Find the middle term (s) in the expansion of
(I) `(1+2x)^(12)` (II) `(2y-(y^(2))/(2))^(11)`

To find the middle terms in the expansions of \( (1 + 2x)^{12} \) and \( \left( 2y - \frac{y^2}{2} \right)^{11} \), we will follow these steps: ### Part I: Finding the Middle Term of \( (1 + 2x)^{12} \) 1. **Identify the Power**: The power of the binomial is \( n = 12 \), which is even. 2. **Determine the Position of the Middle Term**: For an even power, the middle term is given by the formula: \[ \text{Middle Term} = \left( \frac{n}{2} + 1 \right)^{th} \text{ term} \] Here, \( n = 12 \), so: \[ \text{Middle Term} = \left( \frac{12}{2} + 1 \right)^{th} = 7^{th} \text{ term} \] 3. **Use the Binomial Expansion Formula**: The general term in the expansion of \( (a + b)^n \) is given by: \[ T_r = \binom{n}{r} a^{n-r} b^r \] In our case, \( a = 1 \), \( b = 2x \), and \( n = 12 \).
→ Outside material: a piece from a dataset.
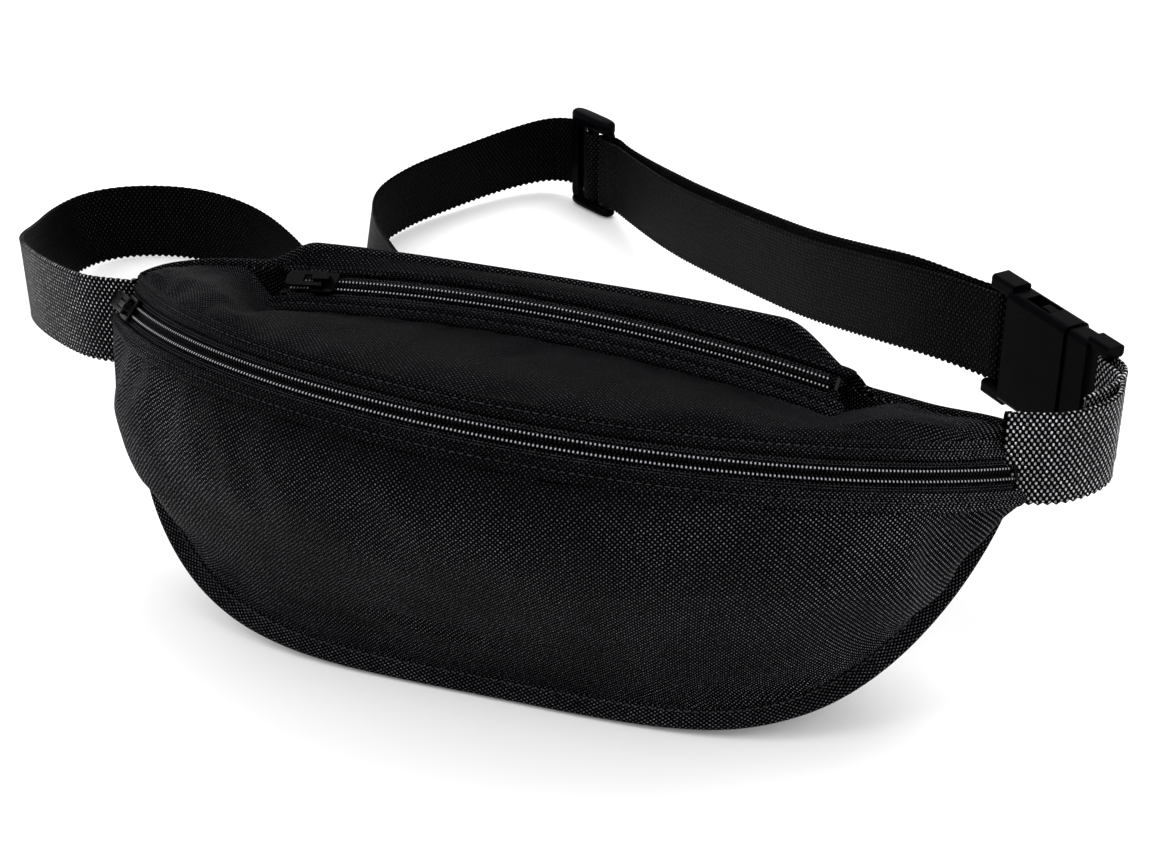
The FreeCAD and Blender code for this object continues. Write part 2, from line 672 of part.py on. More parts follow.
# ---- build --------------------------------------------------------------------------
def build():
    nodes = {}
    nodes["front_panel"] = panel(front_point, FABRIC)
    nodes["mid_panel"] = panel(mid_point, FABRIC, 33)
    floor_cut = Part.makeBox(400, 400, 20, Vector(-200, -200, -20))
    nodes["back_panel"] = panel(back_point, BACK_FABRIC, 33, 13).cut(floor_cut)
    nodes["back_strip"] = panel(strip_point, FABRIC, 37, 5)
    nodes["divider_panel"] = panel(divider_point, 0.8, 21, 7)
    nodes["seam_binding"] = binding()
    nodes["crest_binding"] = crest_binding()
    nodes.update(zip_pieces(front_zip, "front", "upper", "lower", TAPE_HALF, WELT_INNER))
    nodes.update(zip_pieces(rear_zip, "rear", "back", "front", REAR_REACH, REAR_WELT_INNER))
    nodes["front_zip_stops"] = zip_stops(front_zip)
    nodes["rear_zip_stops"] = zip_stops(rear_zip)
    nodes["front_slider"] = front_zip.placed(slider(), front_zip.low + PARK_FRONT)
    nodes["front_pull"] = front_zip.placed(pull(), front_zip.low + PARK_FRONT)
    nodes["rear_slider"] = rear_zip.placed(slider(), rear_zip.low + PARK_REAR)
    nodes["rear_pull"] = rear_zip.placed(pull(), rear_zip.low + PARK_REAR)
    nodes["long_strap"] = long_strap()
    nodes["short_strap"] = short_strap()
    nodes["left_strap_tack"] = strap_tack(-1.0)
    nodes["right_strap_tack"] = strap_tack(1.0)
    nodes["buckle_socket"] = buckle_socket()
    nodes["buckle_plug"] = buckle_plug()
    nodes["buckle_prong_upper"] = buckle_prong(1.0)
    nodes["buckle_prong_lower"] = buckle_prong(-1.0)
    nodes["tri_glide"] = tri_glide()
    return nodes


def main():
    os.makedirs("parts", exist_ok=True)
    for name, shape in build().items():
        shape.exportStep("parts/%s.step" % name)
        box = shape.BoundBox
        print("%-24s %9.1f mm3  x %7.1f %7.1f  y %7.1f %7.1f  z %7.2f %7.1f  %s" % (
            name, shape.Volume, box.XMin, box.XMax, box.YMin, box.YMax, box.ZMin, box.ZMax,
            shape.isValid()))


main()
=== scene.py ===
import math

import bmesh
import bpy
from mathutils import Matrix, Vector, noise


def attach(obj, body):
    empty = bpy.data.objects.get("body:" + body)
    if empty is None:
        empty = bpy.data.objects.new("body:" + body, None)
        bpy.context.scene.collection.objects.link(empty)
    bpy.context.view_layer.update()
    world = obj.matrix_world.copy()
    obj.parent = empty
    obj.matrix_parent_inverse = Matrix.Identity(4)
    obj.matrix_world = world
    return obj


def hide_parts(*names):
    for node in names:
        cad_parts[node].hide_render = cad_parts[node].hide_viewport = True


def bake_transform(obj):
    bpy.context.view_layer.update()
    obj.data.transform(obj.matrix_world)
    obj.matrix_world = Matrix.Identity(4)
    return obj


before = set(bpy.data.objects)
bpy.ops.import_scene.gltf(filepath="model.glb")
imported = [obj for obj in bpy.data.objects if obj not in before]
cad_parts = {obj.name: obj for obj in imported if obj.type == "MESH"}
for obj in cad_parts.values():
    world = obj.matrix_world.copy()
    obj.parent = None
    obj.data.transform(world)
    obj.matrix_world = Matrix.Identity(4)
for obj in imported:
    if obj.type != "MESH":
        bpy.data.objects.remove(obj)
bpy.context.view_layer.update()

bl_info = {
    "name": "Waist pack",
    "version": (1, 0, 0),
    "blender": (4, 5, 0),
    "location": "3D View > Sidebar > Waist pack",
    "description": "Builds the fabric, zips, belt and buckle of a waist pack around its CAD frame",
    "category": "Object",
}

MM = 0.001

# ---- lines shared with the frame, in millimetres --------------------------------------
HALF_WIDTH = 175.0
WEBBING = 38.0
WEBBING_THICK = 1.8
SEAM_Y = 41.5
SEAM_Z = 76.0
FRONT_Y = -29.0
SEAM_LIFT = 1.3
BOW_POWER = 4.3
RISE_POWER = 1.2
BINDING_WIDTH = 8.0
FRONT_ZIP = (Vector((-175, 42, 104)), Vector((0, -43, 124)), Vector((175, 42, 90)))
FRONT_ZIP_LEAN = 27.5
REAR_ZIP = (Vector((-112, 53, 115)), Vector((0, 46, 124)), Vector((110, 51, 108)))
TAPE_HALF = 11.0
CHAIN_SLOT = 0.9
PANEL_EDGE = 12.0
REAR_REACH = 8.6
CREST_Y = 70.0
CREST_Z = 125.4
CREST_FALL = 0.018
CREST_LEFT_Z = 118.5
CREST_RIGHT_Z = 103.5
REAR_END = 112.0
POCKET_END = 124.0
BUCKLE_AT = Vector((178, 113.5, 97))
BUCKLE_HEADING = math.radians(-44.0)
BAR_REACH = 30.0
GLIDE_AT = Vector((-97, 404, 26.5))
GLIDE_HEADING = math.radians(-32.0)
GLIDE_LENGTH = 31.0
GLIDE_BAR = 5.0
ROUND_FROM = 157.0        # the crest's left end is rounded off from here
ROUND_DROP = 8.0
LEFT_TUCK = 0.42          # how much narrower the front zip's lower edge is at its two ends
RIGHT_TUCK = 0.15
X_AXIS = Vector((1, 0, 0))
Y_AXIS = Vector((0, 1, 0))
Z_AXIS = Vector((0, 0, 1))


def mix(a, b, t):
    return a * (1.0 - t) + b * t


def smooth_step(value, low, high):
    t = min(1.0, max(0.0, (value - low) / (high - low)))
    return t * t * (3.0 - 2.0 * t)


def bezier(points, t):
    while len(points) > 1:
        points = [mix(points[i], points[i + 1], t) for i in range(len(points) - 1)]
    return points[0]


def circle_centre(a, b, c):
    """Centre of the circle through three points in space."""
    ab = b - a
    ac = c - a
    normal = ab.cross(ac)
    to_centre = normal.cross(ab) * ac.length_squared + ac.cross(normal) * ab.length_squared
    return a + to_centre / (2.0 * normal.length_squared)


class ZipArc:
    """A circular zip line, with the frame of its tape at any angle."""

    def __init__(self, ends, lean, up):
        self.centre = circle_centre(*ends)
        self.radius = (ends[0] - self.centre).length
        self.axis = (ends[1] - ends[0]).cross(ends[2] - ends[0]).normalized()
        if self.axis.dot(up) < 0:
            self.axis.negate()
        self.middle = (ends[1] - self.centre).normalized()
        self.along = self.axis.cross(self.middle)
        if self.along.dot(ends[2] - ends[0]) < 0:
            self.along.negate()
        self.lean = math.radians(lean)
        self.low = self.angle_of(ends[0])
        self.high = self.angle_of(ends[2])

    def angle_of(self, point):
        arm = point - self.centre
        return math.degrees(math.atan2(arm.dot(self.along), arm.dot(self.middle)))

    def frame(self, angle):
        turn = math.radians(angle)
        radial = self.middle * math.cos(turn) + self.along * math.sin(turn)
        tangent = self.along * math.cos(turn) - self.middle * math.sin(turn)
        normal = radial * math.cos(self.lean) + self.axis * math.sin(self.lean)
        across = self.axis * math.cos(self.lean) - radial * math.sin(self.lean)
        return self.centre + radial * self.radius, tangent, across, normal

    def at(self, angle, side, height):
        point, _, across, normal = self.frame(angle)
        return point + across * side + normal * height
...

For the 7th term, \( r = 6 \) (since \( r \) starts from 0): \[ T_7 = \binom{12}{6} (1)^{12-6} (2x)^6 \] 4. **Calculate the Middle Term**: \[ T_7 = \binom{12}{6} (2x)^6 = \binom{12}{6} \cdot 2^6 \cdot x^6 \] \[ = 924 \cdot 64 \cdot x^6 = 59136x^6 \] ### Part II: Finding the Middle Term of \( \left( 2y - \frac{y^2}{2} \right)^{11} \) 1. **Identify the Power**: The power of the binomial is \( n = 11 \), which is odd. 2. **Determine the Position of the Middle Term**: For an odd power, the middle term is given by the formula: \[ \text{Middle Term} = \left( \frac{n + 1}{2} \right)^{th} \text{ term} \] Here, \( n = 11 \), so: \[ \text{Middle Term} = \left( \frac{11 + 1}{2} \right)^{th} = 6^{th} \text{ term} \] 3. **Use the Binomial Expansion Formula**: The general term in the expansion of \( (a + b)^n \) is given by: \[ T_r = \binom{n}{r} a^{n-r} b^r \] In our case, \( a = 2y \), \( b = -\frac{y^2}{2} \), and \( n = 11 \). For the 6th term, \( r = 5 \): \[ T_6 = \binom{11}{5} (2y)^{11-5} \left(-\frac{y^2}{2}\right)^5 \] 4. **Calculate the Middle Term**: \[ T_6 = \binom{11}{5} (2y)^6 \left(-\frac{y^2}{2}\right)^5 \] \[ = \binom{11}{5} \cdot 2^6 \cdot y^6 \cdot \left(-\frac{y^2}{2}\right)^5 \] \[ = \binom{11}{5} \cdot 64 \cdot y^6 \cdot \left(-\frac{y^{10}}{32}\right) \] \[ = \binom{11}{5} \cdot 64 \cdot \left(-\frac{y^{16}}{32}\right) \] \[ = \binom{11}{5} \cdot (-2) \cdot y^{16} \] \[ = 462 \cdot (-2) \cdot y^{16} = -924y^{16} \] ### Final Answers: - The middle term of \( (1 + 2x)^{12} \) is \( 59136x^6 \). - The middle term of \( \left( 2y - \frac{y^2}{2} \right)^{11} \) is \( -924y^{16} \).